Я заплакал. Это был взрыв. Никогда я не полечу к звездам. Буду вечно сидеть в трубе, окруженный земляными навалами и кучами вывороченных булыжников, буду вечно тянуть свой срок в этом городе, на этой планете, как отец, как мать, как соседи, и это будет продолжаться до смерти.
«Горше всего терять берега, которые принадлежат тебе только по праву чуда».
Каждый делает себя сам. Хорошо, если тебе на помощь приходит человек дельный. «Дельный» в смысле помогающий тебе не только словами, пусть и сочувствующими. Хорошо трикрат, если этот человек помогает тебе в нужное время. А не год, два, десять лет спустя. Быт привязывает. Об него разбиваются не одни любовные лодки. Внутренний человек сгорает. Остается внешняя оболочка, кожа, надетая на костяк, мышцы, движимые рефлексами, мозг, запрограммированный на добывание хлеба насущного и ни на что иное. Прагматометр (изобретение вышеупомянутого К.С. Льюиса, см. его роман «Мерзейшая мощь»), подключенный проволокой к сознанию, щелкает костяшками счётов, не дает задумываться о звездах и о новом возвращении в полдень XXII века.
Не всегда нам помогают отцы. Хорошо, когда они не мешают.
Прашкевич в прозе об отце вспоминает скупо. То есть вспоминает, конечно, но с какой-то скупостью на слова. Эта скупость, впрочем, с лихвой искупается строфами из стихотворного сборника «Посвящения»:
Я не выкажу горечь, в себе сберегу,
улыбнуться, увидев тебя, постараюсь.
Твою лодку спасти я уже не могу,
увлекая, несет ее темная старость.
Пузырится поверхность холодной воды:
вот всплывают видения первых морозов,
вот видения боли и первой беды,
вот туман, цвет которого странен и розов.

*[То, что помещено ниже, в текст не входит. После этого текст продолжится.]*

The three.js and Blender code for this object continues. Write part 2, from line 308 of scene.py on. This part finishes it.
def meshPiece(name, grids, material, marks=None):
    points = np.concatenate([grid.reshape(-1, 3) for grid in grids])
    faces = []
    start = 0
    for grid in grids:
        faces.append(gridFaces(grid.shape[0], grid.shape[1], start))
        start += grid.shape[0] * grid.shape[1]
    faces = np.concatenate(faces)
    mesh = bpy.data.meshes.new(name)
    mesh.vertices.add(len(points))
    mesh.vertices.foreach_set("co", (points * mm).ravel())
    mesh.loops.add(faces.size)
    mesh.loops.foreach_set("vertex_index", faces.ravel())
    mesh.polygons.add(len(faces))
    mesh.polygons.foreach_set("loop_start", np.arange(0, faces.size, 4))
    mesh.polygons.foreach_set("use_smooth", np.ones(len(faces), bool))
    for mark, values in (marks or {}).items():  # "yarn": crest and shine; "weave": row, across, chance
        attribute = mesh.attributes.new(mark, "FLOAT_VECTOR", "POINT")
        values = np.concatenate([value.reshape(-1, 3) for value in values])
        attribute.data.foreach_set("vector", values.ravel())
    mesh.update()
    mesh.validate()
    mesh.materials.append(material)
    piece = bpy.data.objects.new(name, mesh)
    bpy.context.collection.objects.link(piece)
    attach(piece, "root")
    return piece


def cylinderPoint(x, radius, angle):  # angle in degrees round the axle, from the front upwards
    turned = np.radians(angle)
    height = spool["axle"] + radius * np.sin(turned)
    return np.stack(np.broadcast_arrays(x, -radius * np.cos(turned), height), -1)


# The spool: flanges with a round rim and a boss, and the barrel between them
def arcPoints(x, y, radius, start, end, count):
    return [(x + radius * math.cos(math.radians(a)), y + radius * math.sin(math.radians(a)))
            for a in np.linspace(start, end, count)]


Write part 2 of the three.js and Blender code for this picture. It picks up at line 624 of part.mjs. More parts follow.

Все уходит, захваченный — весел не взял! —
ты, еще не отчаясь, плывешь по теченью.
Мир огромен и смутен, как дымный вокзал,
переполненный гамом, движением, тенью.
Я еще различаю твой голос. Он глух.
Мы во многом уже непонятны друг другу.
Ты не веришь словам, тем, что сказаны вслух,
и мы оба, пока что, не верим в разлуку.
Дни идут. Я считаю их, как на бегу.
И смеюсь. И, прощаясь, скрываю тревогу.